With the EU strongly divided ahead of the EU summit on Thursday and Portugal’s credit downgraded by Fitch to AA- , investors crowded heavy bids on the Euro pushing it below the 1.34 support against the Dollar and to a historic low of 1.423 against the Swiss Franc.

Many other members of the EU are under debt watch such as Spain, Portugal, and even Italy, and investors’ willingness to pay a premium for the Euro against the Dollar is starting to fade.

Lack of a safety net, a long term risk for Euro zone growth -The failure of EU members to create a funding safety net not only poses a risk for the Euro exchange rate but for Euro zone economic growth.

Since investors have a lack of clarity and feel the Euro zone is unable to be flexible enough to address its debt problem in an orderly manner, spreads on various bonds of EU members are widening. This brings borrowing costs for governments in the Euro zone to surge. For example the spread between Greece’s 10y borrowing costs and Germany’s 10y borrowing costs is 3%, meaning Greece’s borrowing costs are close to two times that of Germany, as German 10y bunds are yielding 3.25%.
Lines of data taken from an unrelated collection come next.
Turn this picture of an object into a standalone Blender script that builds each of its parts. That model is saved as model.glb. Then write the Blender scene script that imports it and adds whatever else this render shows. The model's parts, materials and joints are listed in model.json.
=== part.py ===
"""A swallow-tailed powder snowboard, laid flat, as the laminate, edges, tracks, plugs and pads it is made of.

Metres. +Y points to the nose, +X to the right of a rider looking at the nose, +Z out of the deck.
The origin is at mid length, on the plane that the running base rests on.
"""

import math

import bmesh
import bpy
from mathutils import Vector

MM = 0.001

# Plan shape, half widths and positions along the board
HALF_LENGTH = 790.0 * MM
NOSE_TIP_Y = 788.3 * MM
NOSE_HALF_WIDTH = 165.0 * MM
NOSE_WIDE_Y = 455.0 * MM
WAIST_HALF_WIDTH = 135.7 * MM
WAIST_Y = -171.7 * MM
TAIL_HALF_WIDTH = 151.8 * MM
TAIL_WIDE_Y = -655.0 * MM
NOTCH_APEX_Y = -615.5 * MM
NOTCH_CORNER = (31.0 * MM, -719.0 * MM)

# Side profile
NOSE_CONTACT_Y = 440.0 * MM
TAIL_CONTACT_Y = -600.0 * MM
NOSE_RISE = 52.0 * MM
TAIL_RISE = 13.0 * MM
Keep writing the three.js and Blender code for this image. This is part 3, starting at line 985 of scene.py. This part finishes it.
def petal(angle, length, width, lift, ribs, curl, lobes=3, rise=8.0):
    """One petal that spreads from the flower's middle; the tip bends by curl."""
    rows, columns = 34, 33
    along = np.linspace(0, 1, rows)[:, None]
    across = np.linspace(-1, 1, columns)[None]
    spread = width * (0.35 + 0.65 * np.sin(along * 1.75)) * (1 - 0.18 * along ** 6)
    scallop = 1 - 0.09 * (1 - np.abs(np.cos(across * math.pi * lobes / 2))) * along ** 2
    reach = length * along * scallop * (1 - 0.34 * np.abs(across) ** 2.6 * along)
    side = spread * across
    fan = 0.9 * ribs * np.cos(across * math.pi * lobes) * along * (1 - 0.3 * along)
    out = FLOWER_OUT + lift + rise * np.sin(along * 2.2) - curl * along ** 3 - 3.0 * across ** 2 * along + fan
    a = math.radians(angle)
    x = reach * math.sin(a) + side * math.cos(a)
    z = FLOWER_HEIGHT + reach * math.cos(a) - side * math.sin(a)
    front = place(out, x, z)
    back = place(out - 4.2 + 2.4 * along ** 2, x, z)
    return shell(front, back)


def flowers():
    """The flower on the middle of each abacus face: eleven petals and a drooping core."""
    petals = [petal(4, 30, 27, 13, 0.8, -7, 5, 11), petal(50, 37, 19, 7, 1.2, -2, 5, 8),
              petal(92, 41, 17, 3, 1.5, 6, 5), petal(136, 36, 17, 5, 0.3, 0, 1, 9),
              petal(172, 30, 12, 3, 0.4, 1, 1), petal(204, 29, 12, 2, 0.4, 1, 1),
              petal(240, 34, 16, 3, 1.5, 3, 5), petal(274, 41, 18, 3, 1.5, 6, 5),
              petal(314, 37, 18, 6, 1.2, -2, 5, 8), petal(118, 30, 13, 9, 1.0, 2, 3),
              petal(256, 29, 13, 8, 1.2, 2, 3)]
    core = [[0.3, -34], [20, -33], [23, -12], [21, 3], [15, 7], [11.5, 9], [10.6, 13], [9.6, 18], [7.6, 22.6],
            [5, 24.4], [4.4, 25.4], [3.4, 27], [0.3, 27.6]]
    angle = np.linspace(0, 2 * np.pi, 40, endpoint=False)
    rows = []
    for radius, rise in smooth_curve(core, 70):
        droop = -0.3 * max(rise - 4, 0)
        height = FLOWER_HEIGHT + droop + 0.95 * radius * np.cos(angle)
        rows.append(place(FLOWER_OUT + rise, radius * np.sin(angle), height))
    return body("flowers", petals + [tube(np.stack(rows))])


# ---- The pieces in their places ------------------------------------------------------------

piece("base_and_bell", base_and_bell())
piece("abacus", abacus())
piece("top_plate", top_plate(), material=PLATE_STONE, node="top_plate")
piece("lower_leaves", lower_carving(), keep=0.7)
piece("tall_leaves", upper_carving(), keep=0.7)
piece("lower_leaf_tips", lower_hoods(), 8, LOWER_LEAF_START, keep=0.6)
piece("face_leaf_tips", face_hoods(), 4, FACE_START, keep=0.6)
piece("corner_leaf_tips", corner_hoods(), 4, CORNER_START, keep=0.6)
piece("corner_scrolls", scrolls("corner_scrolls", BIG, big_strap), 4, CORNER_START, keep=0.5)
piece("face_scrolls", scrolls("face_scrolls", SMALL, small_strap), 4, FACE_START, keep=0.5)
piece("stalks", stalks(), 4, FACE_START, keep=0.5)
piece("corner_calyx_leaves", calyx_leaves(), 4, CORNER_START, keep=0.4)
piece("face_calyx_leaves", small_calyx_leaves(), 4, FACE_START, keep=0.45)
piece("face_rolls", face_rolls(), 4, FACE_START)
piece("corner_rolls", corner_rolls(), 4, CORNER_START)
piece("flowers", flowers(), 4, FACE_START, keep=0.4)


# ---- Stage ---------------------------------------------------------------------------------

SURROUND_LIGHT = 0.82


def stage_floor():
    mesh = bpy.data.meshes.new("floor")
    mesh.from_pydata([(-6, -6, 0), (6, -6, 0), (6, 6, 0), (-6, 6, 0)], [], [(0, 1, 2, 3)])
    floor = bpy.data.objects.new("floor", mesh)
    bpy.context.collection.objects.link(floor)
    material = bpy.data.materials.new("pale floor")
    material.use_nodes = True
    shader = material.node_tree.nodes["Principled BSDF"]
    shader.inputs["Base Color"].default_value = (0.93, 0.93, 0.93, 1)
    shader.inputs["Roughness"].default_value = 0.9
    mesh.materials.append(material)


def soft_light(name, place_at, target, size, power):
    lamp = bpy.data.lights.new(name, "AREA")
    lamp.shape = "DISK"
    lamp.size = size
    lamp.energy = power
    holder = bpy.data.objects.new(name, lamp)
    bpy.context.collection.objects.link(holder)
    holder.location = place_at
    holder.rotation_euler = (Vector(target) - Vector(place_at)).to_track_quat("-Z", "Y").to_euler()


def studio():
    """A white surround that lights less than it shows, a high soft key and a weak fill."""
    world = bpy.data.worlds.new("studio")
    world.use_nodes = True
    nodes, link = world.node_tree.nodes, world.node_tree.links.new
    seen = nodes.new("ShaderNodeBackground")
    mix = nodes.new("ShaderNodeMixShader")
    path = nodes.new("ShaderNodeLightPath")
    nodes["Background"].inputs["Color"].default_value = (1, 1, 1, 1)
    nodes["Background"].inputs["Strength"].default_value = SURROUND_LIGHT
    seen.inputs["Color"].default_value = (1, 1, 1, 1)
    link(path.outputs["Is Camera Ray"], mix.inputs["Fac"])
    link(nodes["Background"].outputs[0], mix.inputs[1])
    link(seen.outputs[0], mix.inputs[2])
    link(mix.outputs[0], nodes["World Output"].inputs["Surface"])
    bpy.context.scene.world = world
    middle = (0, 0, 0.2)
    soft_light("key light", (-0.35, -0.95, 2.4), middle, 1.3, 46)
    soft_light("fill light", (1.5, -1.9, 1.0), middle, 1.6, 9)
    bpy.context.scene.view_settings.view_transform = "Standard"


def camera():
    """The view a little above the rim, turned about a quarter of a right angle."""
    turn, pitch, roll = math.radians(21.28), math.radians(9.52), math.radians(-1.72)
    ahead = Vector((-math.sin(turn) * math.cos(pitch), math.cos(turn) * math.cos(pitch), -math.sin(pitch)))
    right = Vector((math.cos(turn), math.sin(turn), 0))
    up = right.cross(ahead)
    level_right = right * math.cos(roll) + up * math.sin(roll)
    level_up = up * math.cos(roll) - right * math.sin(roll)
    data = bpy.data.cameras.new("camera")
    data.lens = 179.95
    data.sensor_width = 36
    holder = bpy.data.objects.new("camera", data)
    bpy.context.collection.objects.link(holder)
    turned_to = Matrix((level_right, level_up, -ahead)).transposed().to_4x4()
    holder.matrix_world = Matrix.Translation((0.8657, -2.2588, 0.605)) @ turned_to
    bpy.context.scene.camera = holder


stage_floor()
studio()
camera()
Now with Portugal credit downgraded and Greece possibly forced to get an IMF loan, many EU members that need to rollover vast amounts of debt could suffer the same surging borrowing costs.

What is the effect of such a process? Inflation could spike in the Euro zone which could cause the ECB to prematurely raise rates and bring EU growth practically to a standstill. Moreover since investors in the future will not be confident on EU stability, EU members will have to earn investors’ trust by curbing deficits too rapidly and this is of course also negative for growth and risk a double dip recession in the Euro zone.

Unless EU members will be able to create a long term solution and a safety net for the EU high debt nations, investors’ belief in the Euro Zone will fade and with it any chance for the EU to gain a stable economy and exchange rate.